The required output consists solely of the lines from the one containing "build_rings(pivot, spring_steel)" down to the one containing "if empty is", both included, each quoted exactly.

━━ Data excerpt ━━

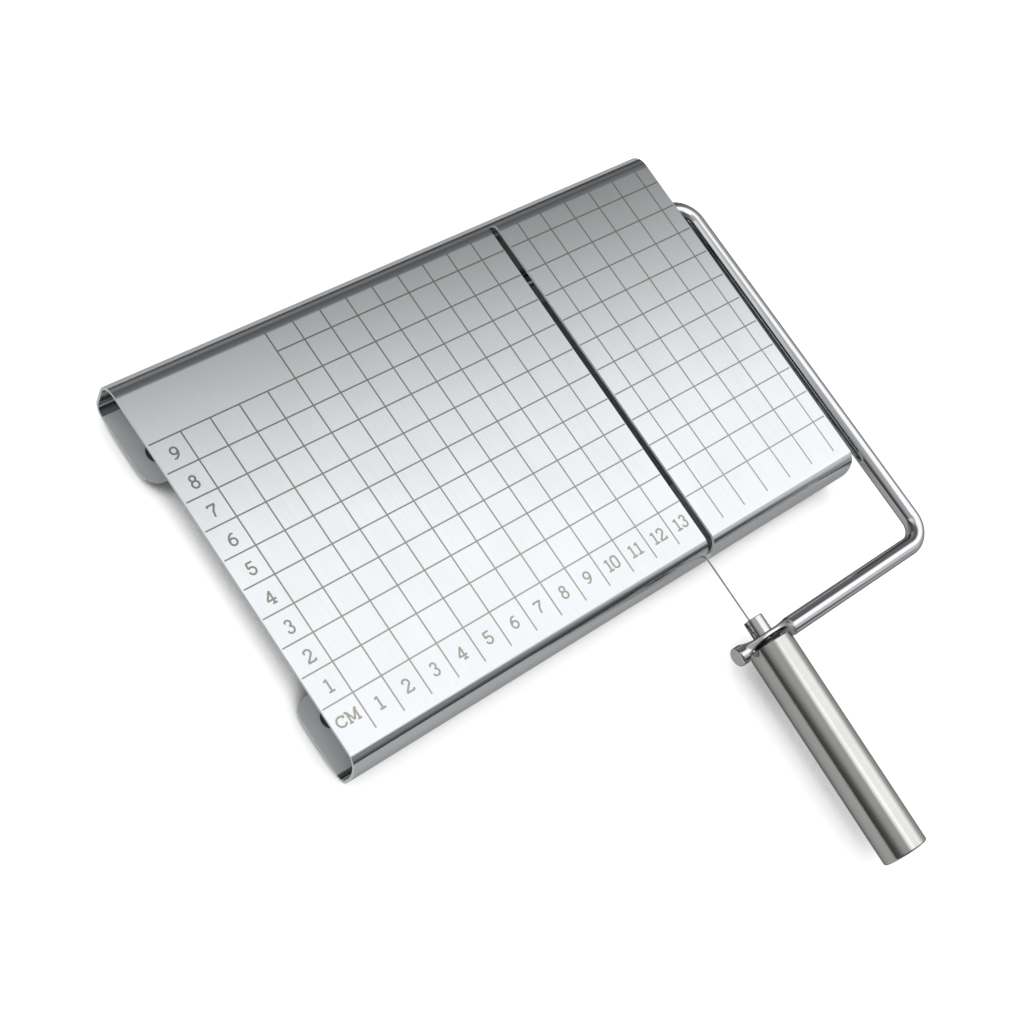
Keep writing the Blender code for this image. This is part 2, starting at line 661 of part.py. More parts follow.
def main():
    """Build the slicer in its rest position, with the wire lying in the slot's lower end."""
    clear_scene()
    sheet_steel = make_material("sheet_steel", (0.72, 0.73, 0.73), 0.28, 1)
    chrome_rod = make_material("chrome_rod", (0.80, 0.80, 0.82), 0.08, 1)
    satin_steel = make_material("satin_steel", (0.66, 0.66, 0.63), 0.25, 1)
    stud_steel = make_material("stud_steel", (0.74, 0.74, 0.74), 0.16, 1)
    strap_steel = make_material("strap_steel", (0.60, 0.60, 0.60), 0.40, 1)
    spring_steel = make_material("spring_steel", (0.32, 0.32, 0.33), 0.35, 1)
    wire_steel = make_material("wire_steel", (0.50, 0.50, 0.50), 0.30, 1)
    black_rubber = make_material("black_rubber", (0.03, 0.03, 0.03), 0.70, 0)
    black_nylon = make_material("black_nylon", (0.03, 0.03, 0.03), 0.45, 0)
    white_nylon = make_material("white_nylon", (0.80, 0.79, 0.75), 0.45, 0)

    layout = make_empty("layout", location=LAYOUT_SHIFT)
    build_board(layout, sheet_steel)
    build_feet(layout, black_rubber)
    build_saddles(layout, strap_steel)
    build_sleeves(layout, white_nylon)

    pivot = make_empty("swing_pivot", layout, (0, PIVOT_Y, -PIVOT_DROP))
    eyelet_centre = Vector((SLOT_X, -SWING_RADIUS, 0))
    handle_axis = make_empty("handle_axis", pivot, eyelet_centre, ALONG_HANDLE)
    outwards = Vector((-math.sin(HANDLE_LEAN), -math.cos(HANDLE_LEAN), 0))
    sideways = Vector((math.cos(HANDLE_LEAN), -math.sin(HANDLE_LEAN), 0))
    wire_start = Vector((SLOT_X, 0, 0))
    wire_end = eyelet_centre + outwards * FERRULE_FRONT_S - sideways * WIRE_SIDE_SET
    run = wire_end - wire_start
    wire_axis = make_empty("wire_axis", pivot, wire_start, run.to_track_quat("Z", "Y").to_euler())

    build_rings(pivot, spring_steel)
    build_frame(pivot, handle_axis, wire_axis, chrome_rod)
    build_wire(wire_axis, run.length, wire_steel, stud_steel)
    build_stud(handle_axis, stud_steel)
    build_washer(handle_axis, black_nylon)
    build_handle(handle_axis, satin_steel, strap_steel)


main()
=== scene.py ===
"""Looks of a wire butter slicer, modelled around its fixed frame.

Lengths are in metres in the frame's own axes: X along the board, Y to the rear, Z up. Most places are
read from the frame's nodes and joints. Sizes that no node states are named beside the piece they shape.
"""

import json
import logging
import math
from collections.abc import Sequence
from dataclasses import dataclass, field
from enum import Enum

import bmesh
import bpy
from mathutils import Matrix, Vector


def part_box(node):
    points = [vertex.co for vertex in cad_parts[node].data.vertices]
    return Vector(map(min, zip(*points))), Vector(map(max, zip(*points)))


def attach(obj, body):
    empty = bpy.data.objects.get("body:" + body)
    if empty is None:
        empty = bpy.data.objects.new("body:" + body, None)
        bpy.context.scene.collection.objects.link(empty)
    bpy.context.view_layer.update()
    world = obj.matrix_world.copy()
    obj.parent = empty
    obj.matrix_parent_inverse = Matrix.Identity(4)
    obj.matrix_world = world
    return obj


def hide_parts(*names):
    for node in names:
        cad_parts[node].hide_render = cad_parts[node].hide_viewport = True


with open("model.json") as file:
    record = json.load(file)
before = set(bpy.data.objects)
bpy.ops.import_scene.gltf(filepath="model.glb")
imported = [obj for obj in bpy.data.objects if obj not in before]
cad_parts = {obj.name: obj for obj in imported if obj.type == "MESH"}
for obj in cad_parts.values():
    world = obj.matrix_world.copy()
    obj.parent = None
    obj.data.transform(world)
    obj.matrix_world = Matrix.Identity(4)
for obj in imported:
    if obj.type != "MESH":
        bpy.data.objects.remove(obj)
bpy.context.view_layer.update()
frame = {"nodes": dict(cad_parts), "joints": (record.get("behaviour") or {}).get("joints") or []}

logging.basicConfig(level=logging.INFO, format="%(message)s")
log = logging.getLogger("slicer")

MM = 0.001
X_AXIS = Vector((1, 0, 0))
Y_AXIS = Vector((0, 1, 0))
Z_AXIS = Vector((0, 0, 1))
SHARP_ANGLE = math.radians(35)
RIM_ANGLE = math.radians(50)
WELD_DISTANCE = 0.0005 * MM
STROKE_STEP = 0.002 * MM
SIDES = ("inner", "outer")

Colour = tuple[float, float, float]
Shape = bmesh.types.BMesh
Socket = bpy.types.NodeSocket
Bend = tuple[float, float]
Edges = tuple[float, float, float, float]
NOISE_MIDDLE = (0.3, 0.7)


class Body(Enum):
    """The moving bodies of the slicer."""

    BOARD = "board"
    FRAME = "frame"
    STUD = "stud"
    HANDLE = "handle"


@dataclass(frozen=True)
class Reach:
    """How far a node reaches along an axis and out from it."""

    low: float
    high: float
    radius: float


def measure(node: str, origin: Vector, axis: Vector) -> Reach:
    """Measure a node of the frame about an axis.

    Args:
        node: Name of the node.
        origin: A point on the axis.
        axis: Direction of the axis, of length one.

    Returns:
        The lowest and highest place along the axis and the largest distance from it.
    """
    offsets = [vertex.co - origin for vertex in frame["nodes"][node].data.vertices]
    places = [offset.dot(axis) for offset in offsets]
    radius = max((offset - axis * place).length for offset, place in zip(offsets, places))
    return Reach(min(places), max(places), radius)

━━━

* [Expected answer]
    build_rings(pivot, spring_steel)
    build_frame(pivot, handle_axis, wire_axis, chrome_rod)
    build_wire(wire_axis, run.length, wire_steel, stud_steel)
    build_stud(handle_axis, stud_steel)
    build_washer(handle_axis, black_nylon)
    build_handle(handle_axis, satin_steel, strap_steel)


main()
=== scene.py ===
"""Looks of a wire butter slicer, modelled around its fixed frame.

Lengths are in metres in the frame's own axes: X along the board, Y to the rear, Z up. Most places are
read from the frame's nodes and joints. Sizes that no node states are named beside the piece they shape.
"""

import json
import logging
import math
from collections.abc import Sequence
from dataclasses import dataclass, field
from enum import Enum

import bmesh
import bpy
from mathutils import Matrix, Vector


def part_box(node):
    points = [vertex.co for vertex in cad_parts[node].data.vertices]
    return Vector(map(min, zip(*points))), Vector(map(max, zip(*points)))


def attach(obj, body):
    empty = bpy.data.objects.get("body:" + body)
    if empty is None:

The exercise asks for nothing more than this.